In an on campus class about 1⁄2 to 1⁄3 of the class would be the instructor lecturing at you. The rest of the time would be used to do in class examples and work as small groups. This is where you would test your understanding of the topics and ask your group mates for help. It is also where you would help your fellow students. If you were totally stuck the instructor would help.
In principle online learning should be about the same. But instead of a classroom you have a message board. You should be active on the message board to help and get help from your classmates. When everyone gets stuck the instructor can help get the class unstuck. But the value of the class comes in your ability to get help from other people learning the same thing at the same time and having an instructor to help guide that learning.

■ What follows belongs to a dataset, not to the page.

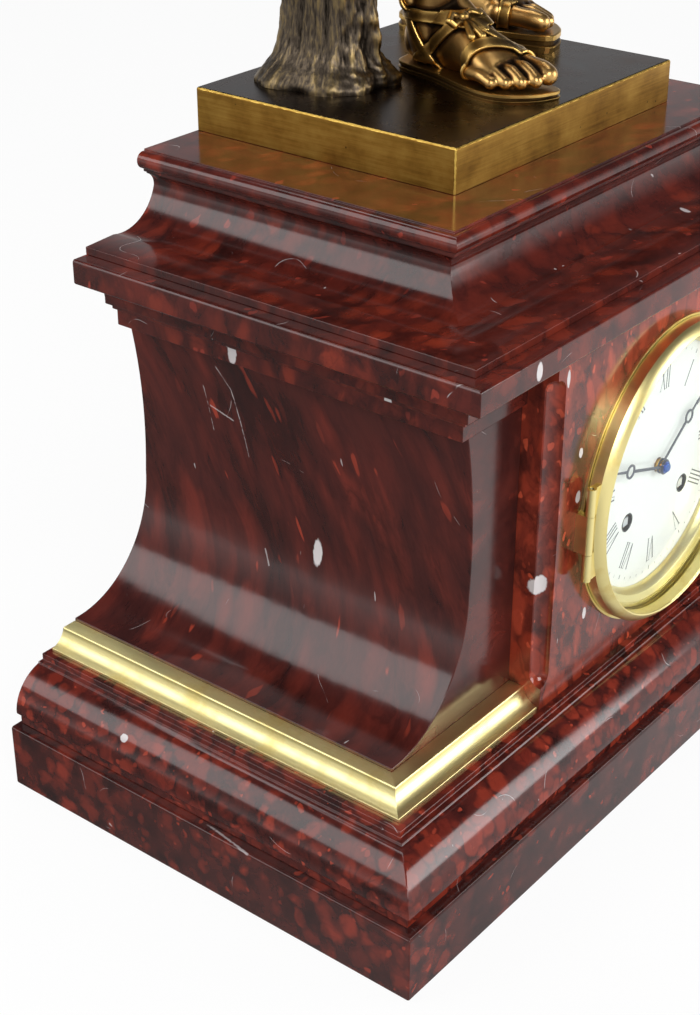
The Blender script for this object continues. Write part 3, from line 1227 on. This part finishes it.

If you are not active on the discussion board you will get much less out of the class.
Keeping with the idea of needing to communicate with your classmates, you will need to share code with each other to communicate ideas and to explain problems. That said, you should only share what is needed. This is good practice in general. Having to look through an entire file to find a single function is not helpful when you could have just posted the functions.

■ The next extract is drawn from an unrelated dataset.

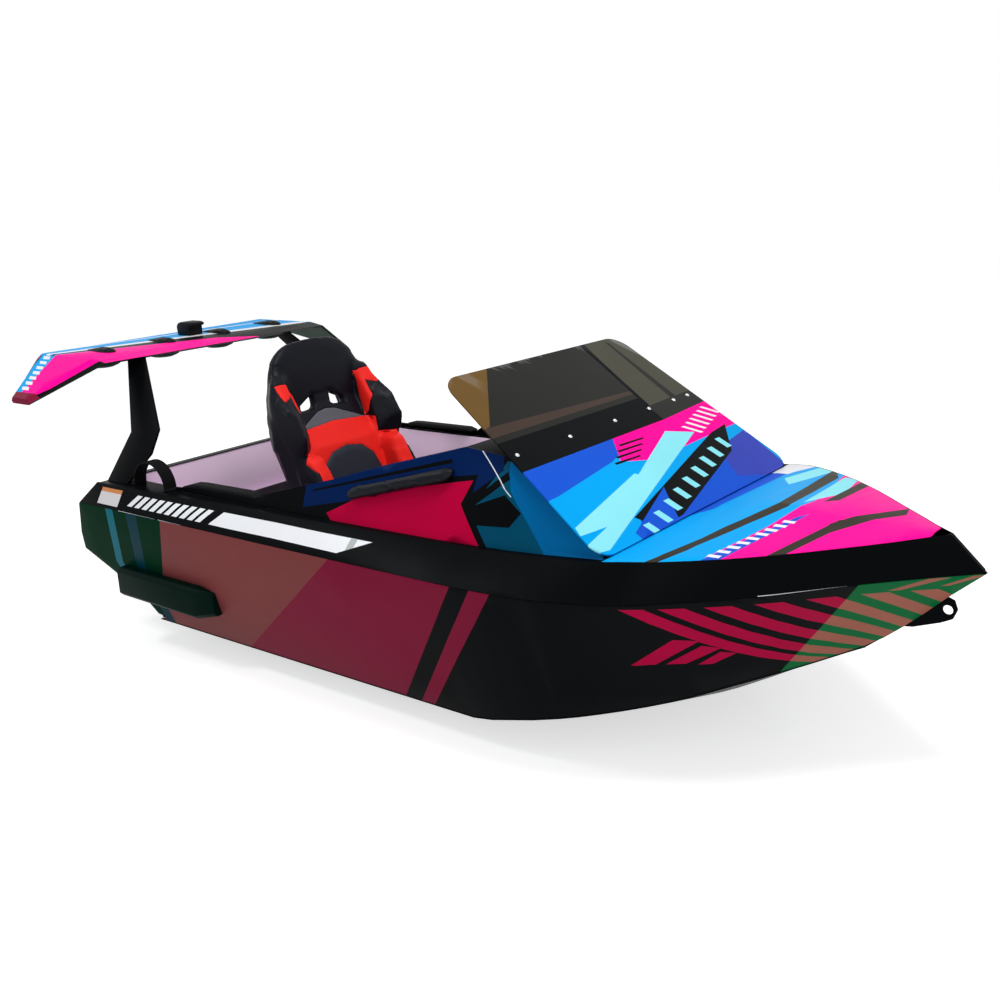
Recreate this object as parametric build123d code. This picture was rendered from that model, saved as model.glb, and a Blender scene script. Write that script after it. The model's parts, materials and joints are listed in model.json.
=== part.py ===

You will also get great help from your classmates. If you use a code fix or suggestion from them you need to do two things.
When giving help, don’t give more help than is needed. Try to keep answers deep in depth but narrow in focus. Address the problem the student is asking about and address it well, but keep from giving away too much about topics they might not have run into yet.
Accommodations for students with disabilities are determined and approved by Disability Access Services (DAS). If you, as a student, believe you are eligible for accommodations but have not obtained approval please contact DAS immediately at 541-737-4098 or at http://ds.oregonstate.edu. DAS notifies students and faculty members of approved academic accommodations and coordinates implementation of those accommodations. While not required, students and faculty members are encouraged to discuss details of the implementation of individual accommodations.